The domestic political reaction underscores this tension. Even among supporters of the ruling party, unease has grown that India is appearing pliable toward China. The contrast between Xi’s displayed warmth with Putin and formality towards Modi is also not missed in some circles.
Given these constraints, Jaishankar has stressed that an India-China thaw and India-US frictions are unrelated.
Three Critical Tests Will Determine Real Impact
The SCO showed that India can still choreograph moments with both Putin and Xi, even amid tariffs from Washington. These pictures generated dividends: reassurance at home and attention abroad. But without substance, they risk aging poorly. Three tests will decide whether SCO’s optics become anchors.
First, the US track. Commerce Minister Piyush Goyal has said Delhi hopes to clinch a trade deal with Washington by November. If that trade deal happens, the test will be if India’s new found warmth with China dissipates or continues. Hence this will demonstrate to what degree it is autonomous or to what degree this is driven by immediate exigencies related to India-US relations .
Second, the China track. The cordial tone was useful, but the test is whether it is short-lived. Xi’s courtesies and Modi’s emphasis on “peace and stability” may help reduce tension in the short term, yet the underlying issues—border management and trade in critical minerals and fertilizers—remain structurally vulnerable.

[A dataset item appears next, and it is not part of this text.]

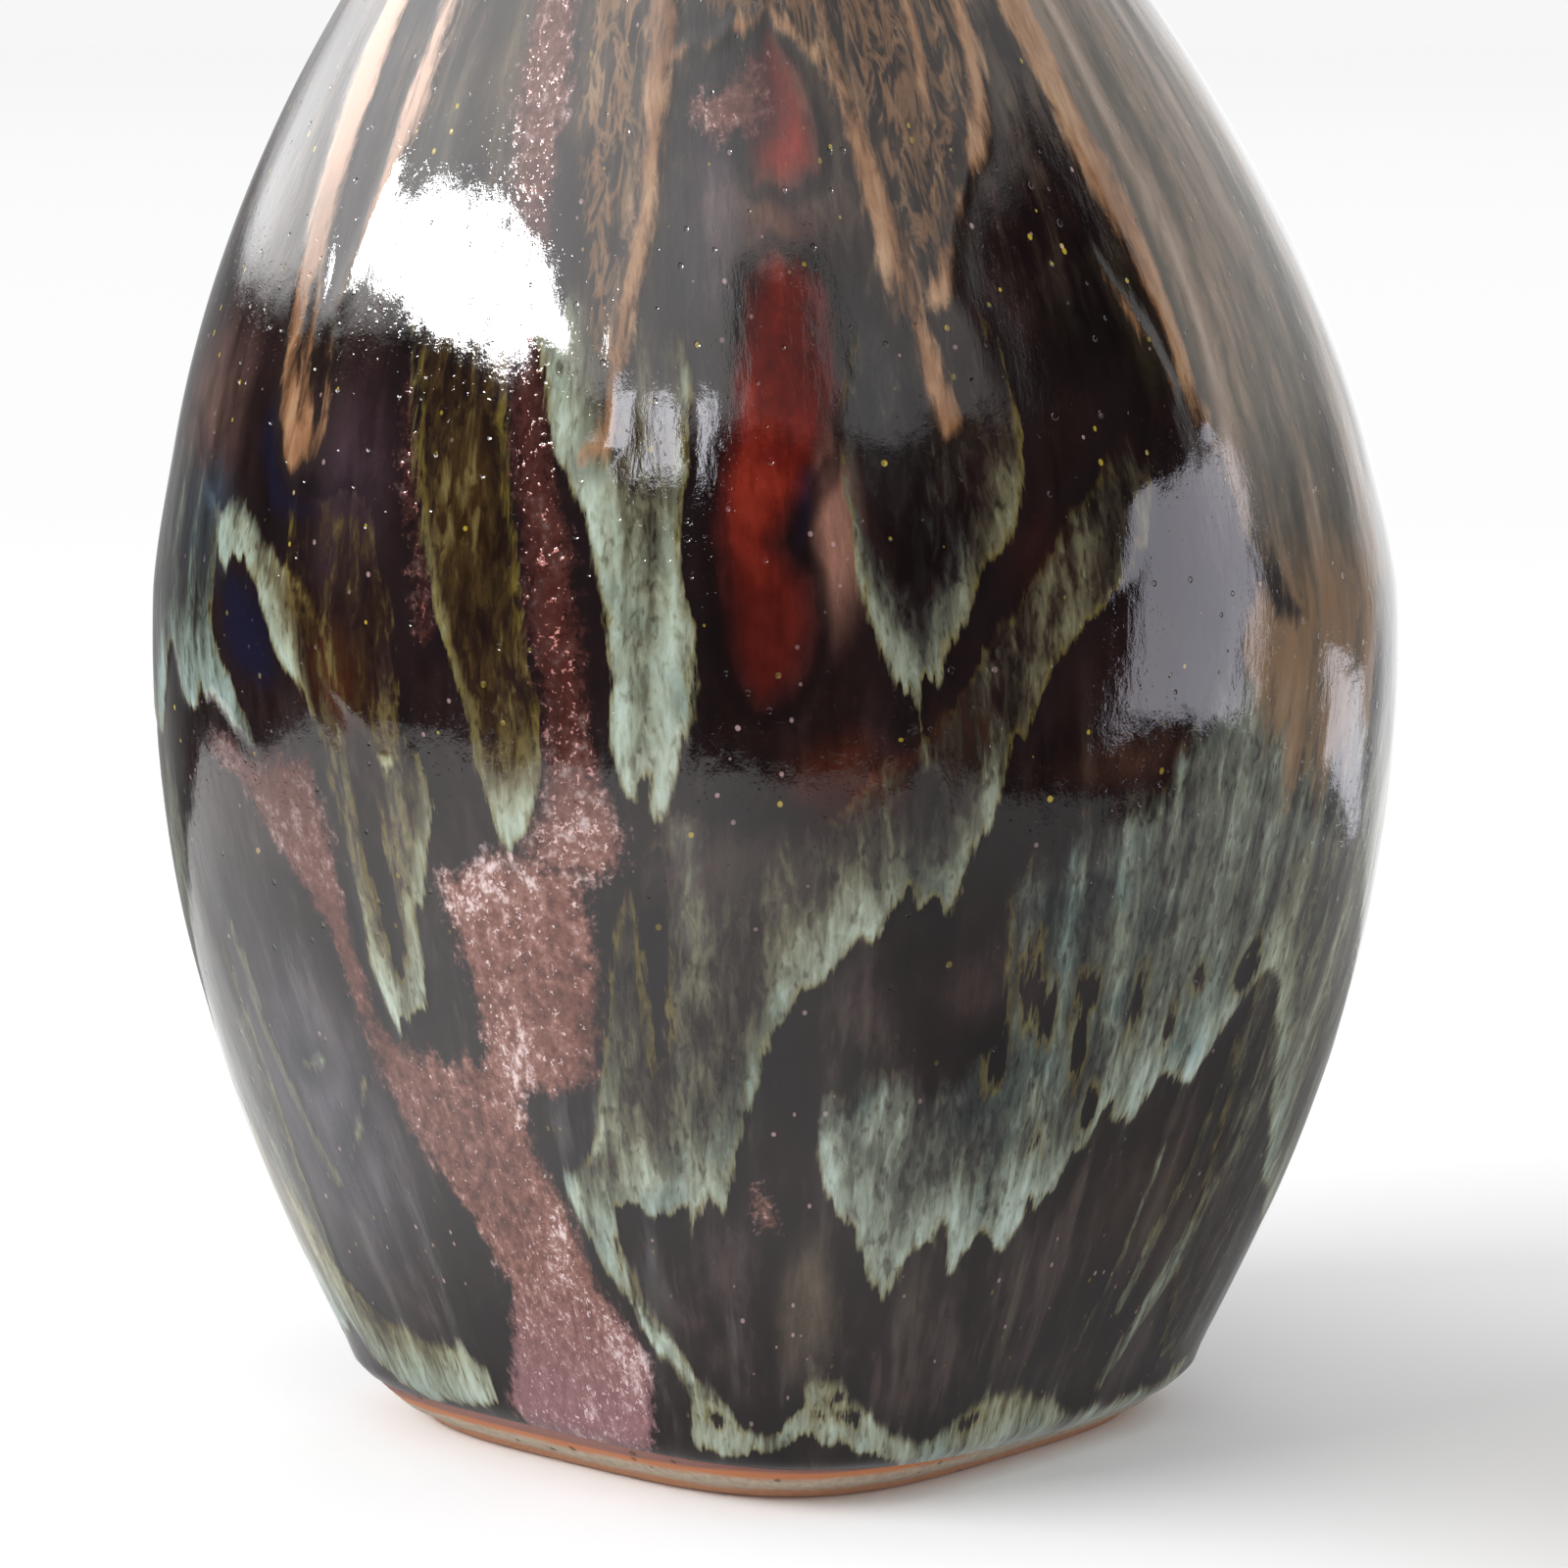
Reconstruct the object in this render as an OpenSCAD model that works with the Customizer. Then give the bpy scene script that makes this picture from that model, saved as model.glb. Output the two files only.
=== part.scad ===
// Ceramic bud vase: a thrown stoneware bottle with a squared foot, an iron glaze
// coat, ash and ochre glazes that ran down over it, and a liner glaze inside.
// Millimetres, +Z up. The front faces -Y and the foot stands on Z = 0.

/* [Body] */
// Widest diameter of the belly, over the glaze
belly_d = 86; // [83:1:90]
// Height of the widest point
belly_z = 60; // [57:1:63]
// Height where the shoulder turns into the sweep of the neck
shoulder_z = 104; // [102:1:106]
// Diameter at that height
shoulder_d = 51.6; // [50:0.2:53]
// How the wall falls away above the belly, where 2 is a parabola
shoulder_curve = 1.76; // [1.6:0.02:1.9]
// How the wall falls away below the belly
belly_curve = 1.52; // [1.44:0.02:1.7]
// Sideways drift of the thrown wall between the belly and the neck
lean = 3.2; // [0:0.2:4]

/* [Neck and lip] */
// Overall height
height = 142; // [140:1:146]
// Height of the narrowest part of the neck
neck_z = 130; // [129:1:132]
// Outside diameter of the neck
neck_d = 21.2; // [21:0.2:23]
// Outside diameter of the lip
lip_d = 27.6; // [26:0.2:30]
// Diameter of the glazed bore through the neck
bore_d = 16; // [15:0.2:16.2]

/* [Foot] */
// Width of the squared foot across its flats, where it stands
foot_w = 44; // [42:0.5:46]
// Height of the bevel around the foot
bevel_z = 3.5; // [3:0.1:4]
// Width across the flats at the top of the bevel
bevel_w = 51.2; // [49:0.2:53]
// Squareness of the foot, where 2 is round and more is squarer
foot_power = 3.5; // [2:0.1:4]
// Turn of the squared foot away from the front
foot_turn = 48; // [0:1:90]
// Height where the wall has become round
round_z = 70; // [60:1:80]
// Width of the ring that the foot stands on
foot_ring_w = 7; // [5:0.5:9]
// Depth of the recess inside that ring
recess_depth = 1.2; // [0.8:0.1:2]

/* [Wall and glazes] */
// Thickness of the fired clay wall
wall = 4.4; // [3.8:0.2:4.8]
// Thickness of the clay floor
floor_t = 7; // [6:0.5:9]
// Thickness of the iron glaze coat and of the liner glaze
glaze_t = 0.6; // [0.5:0.05:0.7]
// Extra thickness of the glaze bead along its lower edge
bead_t = 0.35; // [0.2:0.05:0.5]
// Height of the glaze's lower edge around most of the foot
glaze_line_z = 2.6; // [2.4:0.1:3]
// Thickness of the ash glaze runs on the iron glaze
run_t = 0.4; // [0.2:0.05:0.6]
// Thickness of the ochre trails on the iron glaze
trail_t = 0.3; // [0.2:0.05:0.5]

/* [Hidden] */

// Angles go round from the front (-Y) towards +X.
COLUMNS = 40;
ANGLES = [for (i = [0 : COLUMNS - 1]) i * 360 / COLUMNS];

LEAN_START_Z = 50;
MOUTH_R = lip_d / 2 - 2.4;
CLAY_BORE_R = bore_d / 2 + glaze_t;
CLAY_TOP_Z = height - glaze_t;
CAVITY_TOP_Z = neck_z - 10;
BORE_TOP_Z = neck_z + 3;
CAVITY_ROUNDING = 18;
// The foot's edge is softened by this much.
FOOT_EASE = 0.5;
// The runs and trails lie this far off the coat, so that no faces coincide.
SKIN_GAP = 0.01;
// Thickness of a run along its own edge.
RUN_EDGE_T = 0.08;
// The drips hang lowest at this angle, where the glaze nearly reaches the table.
DRIP_ANGLE = 52;

// How far up the glazed wall each ring lies, from the glaze's edge (0) to the lip (1).
RING_STEPS = concat(
    [0, 0.006, 0.016, 0.04],
    [for (i = [1 : 11]) i * 0.07],
    [for (i = [1 : 6]) 0.77 + i * 0.035]
);

// Each run or trail: angle and height of its top, angle and height of its tip,
// and its width near the top and near the tip, in degrees and millimetres.
ASH_RUNS = [
    [[-66, 66], [-58, 51], 5, 8],
    [[-50, 64], [-42, 32], 5, 8],
    [[-31, 76], [-24, 46], 4, 7],
    [[-17, 69], [-10, 49], 6, 9],
    [[12, 71], [13, 57], 12, 11],
    [[34, 70], [14, 42], 7, 6],
    [[1, 48], [-8, 20], 12, 12],
    [[46, 58], [16, 16], 16, 18],
    [[68, 62], [64, 14], 10, 9],
    [[-76, 48], [-52, 6], 6, 9],
    [[92, 76], [88, 40], 7, 10],
    [[108, 70], [106, 56], 5, 8],
    [[126, 66], [118, 22], 10, 13],
    [[146, 66], [148, 48], 6, 9],
    [[164, 60], [156, 16], 8, 12],
    [[178, 80], [176, 54], 7, 11],
    [[196, 64], [202, 26], 9, 12],
    [[212, 80], [210, 50], 6, 9],
    [[232, 62], [238, 14], 8, 12],
    [[256, 76], [260, 42], 7, 10],
    [[270, 70], [272, 30], 6, 8]
];
OCHRE_TRAILS = [
    [[-62, 108], [-48, 69], 4, 4.5],
    [[-44, 108], [-44, 76], 3, 3],
    [[-16, 104], [-15, 72], 3, 3.5],
    [[14, 106], [16, 74], 4, 4],
    [[37, 106], [45, 64], 5, 6],
    [[70, 108], [74, 72], 4, 4],
    [[118, 110], [122, 78], 3, 4],
    [[150, 106], [146, 70], 4, 4],
    [[192, 110], [190, 84], 3, 3.5],
    [[228, 108], [234, 74], 4, 4.5],
    [[268, 108], [272, 82], 3, 3.5]
];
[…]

As this is fourth reset attempted by the government in its dealings with China, and each previous effort has ended with India left negatively surprised.
Third, the Russia track. If India actually is part of the trade agreement with US, and also includes an element of scaling back or purchase of Russian oil, it would highlight the limits of the current SCO bonhomie. India still retains the option of tilting more toward the US, even if that comes at the expense of its closeness with Russia, should ties with Washington improve.